Boards that underfund reserves face two painful outcomes: special assessments or deferred maintenance. Neither is popular with homeowners. A best practice is to fund reserves at a level that maintains at least a 70% funded ratio, which is the threshold most financial professionals consider adequate.
Build in a Contingency
Even the most thorough budget cannot predict every expense. Unexpected repairs, legal fees, or insurance premium increases can strain an operating budget that has no margin. Including a contingency line item of 3% to 5% of total operating expenses provides a buffer that prevents minor surprises from becoming major financial problems.
Get Competitive Bids on Major Contracts
Before finalizing budget assumptions for large expenses like landscaping, insurance, or painting, obtain competitive bids.

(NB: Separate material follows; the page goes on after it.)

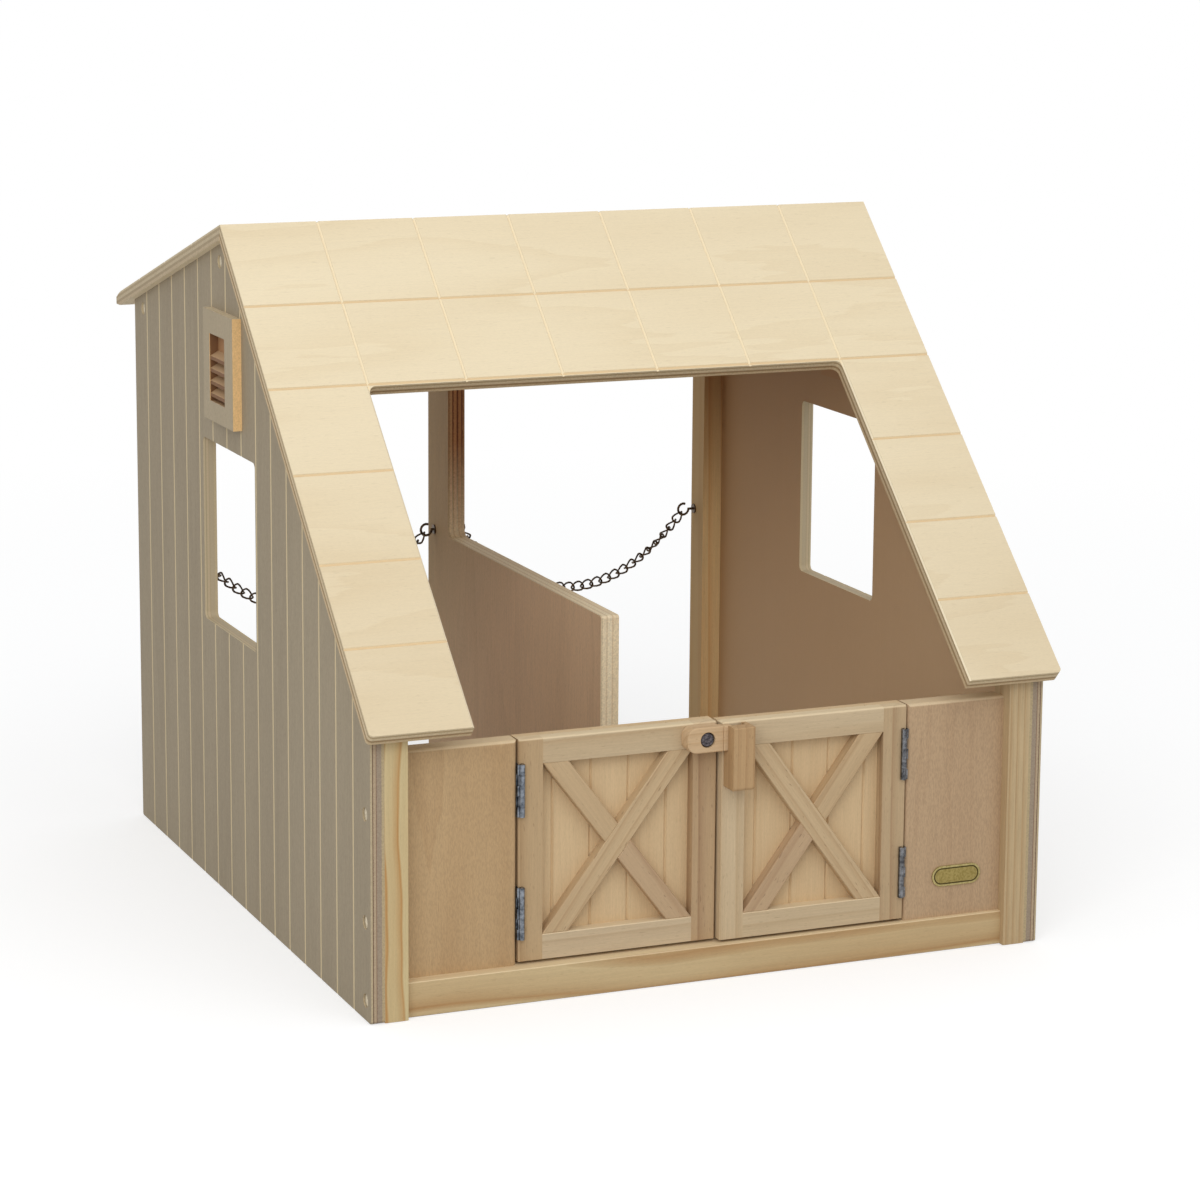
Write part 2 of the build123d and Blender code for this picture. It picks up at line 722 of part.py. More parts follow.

Vendor costs can vary significantly, and a simple bidding process may reveal opportunities to reduce expenses without sacrificing quality. This also demonstrates to homeowners that the board is exercising fiscal responsibility.
Present the Budget Transparently
California Civil Code requires the board to distribute the annual budget to all members 30 to 90 days before the fiscal year begins. Go beyond the minimum requirements by including a brief narrative that explains significant changes from the prior year.
If assessments need to increase, explain why clearly and specifically. Homeowners are far more likely to accept a reasonable increase when they understand that insurance premiums rose 15% or that the reserve study requires higher contributions to stay on track.
Review Regularly Throughout the Year
A budget is not a set-it-and-forget-it document. The board should review a budget-to-actual comparison at every regular meeting, ideally presented as a financial report by your professional partner or treasurer. Identifying variances early gives the board time to adjust spending before small overages become significant shortfalls.
Disciplined budgeting is one of the most important things a board can do to protect property values and maintain homeowner confidence. The effort invested in building a thoughtful budget pays dividends throughout the year.